Upon its initial release, Hardware was dismissed by most as a rip-off of The Terminator, but in fact, the film was actually inspired by a 2000 AD comic called SHOK! Walter’s Robo-Tale. Richard Stanley’s bizarre post-apocalyptic sci-fi thriller has rightfully earned a cult following through the years and for sci-fi fans growing up in the 90s, Hardware was a hidden gem that found an audience on VHS.
The low-budget indie horror has its roots in earlier films featuring killer robots, but adds components of spaghetti westerns, 80?s slashers, and even ’70s exploitation cinema – and the bag of influences results in a film which is, in many ways, very original.
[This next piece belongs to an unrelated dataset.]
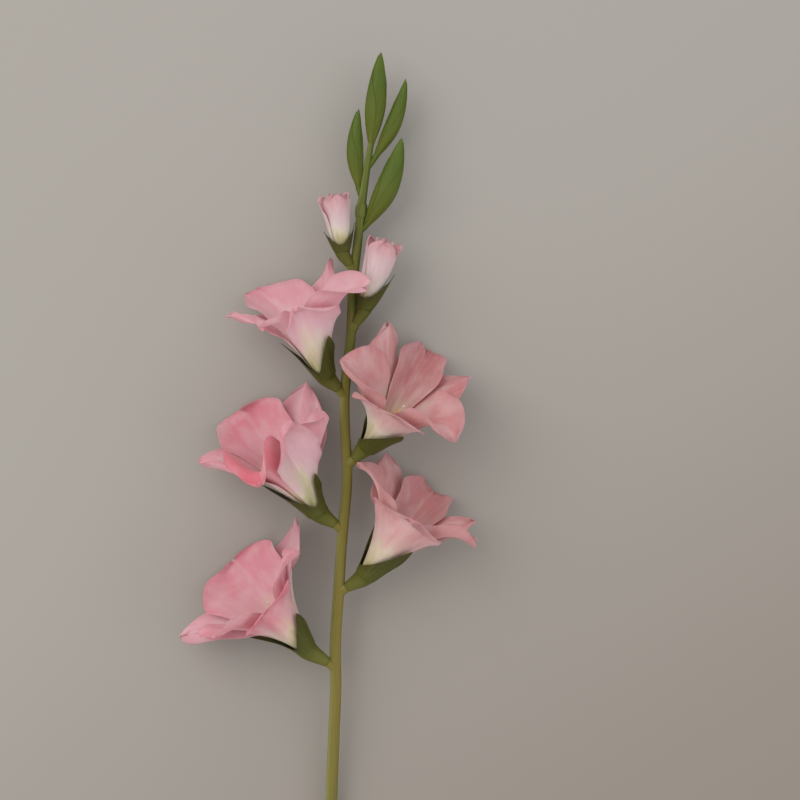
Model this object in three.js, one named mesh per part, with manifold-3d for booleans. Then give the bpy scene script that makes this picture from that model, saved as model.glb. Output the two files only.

Stanley stretches his shoestring budget to impressive lengths, creating a despairing, barren future under blood-red skies, radiation clouds and desert wastelands. Despite being restricted by financial realities, Hardware still remains one of the most stylized science fiction film films of all time. Stanley’s retro-futuristic set design takes some visual and thematic cues from the films of James Cameron and Ridley Scott, but incorporates colour schemes that mirror Giallo films of the 1970’s. Composer Simon Boswell does an admirable job providing a churlish mood with his synth guitar solos, and the soundtrack became a personal fave amongst the industrial and metal music scene, with music by Iggy Pop, Motörhead, Ministry and Public Image Limited. Also, worth noting was the guest appearances by Lemmy (of Motörhead) as a taxi driver, Carl McCoy (of Fields of the Nephilim) as a zone tripper, and Iggy Pop as Angry Bob, a radio personality. Hardware sees a society under Big Brother surveillance and population control and amidst the violence and chaos, it features some social and biblical commentary. This is a movie about man and machine in a time where it’s difficult to tell the two apart.
Fans of sci-fi action will admire Stanley’s cyberpunk thriller. He delivers an action-packed, thought-provoking and quite disturbing thrill ride with the American flag painted on its killer android and a hero sporting a duster, a robotic hand, and a sawed-off shotgun. A Must see.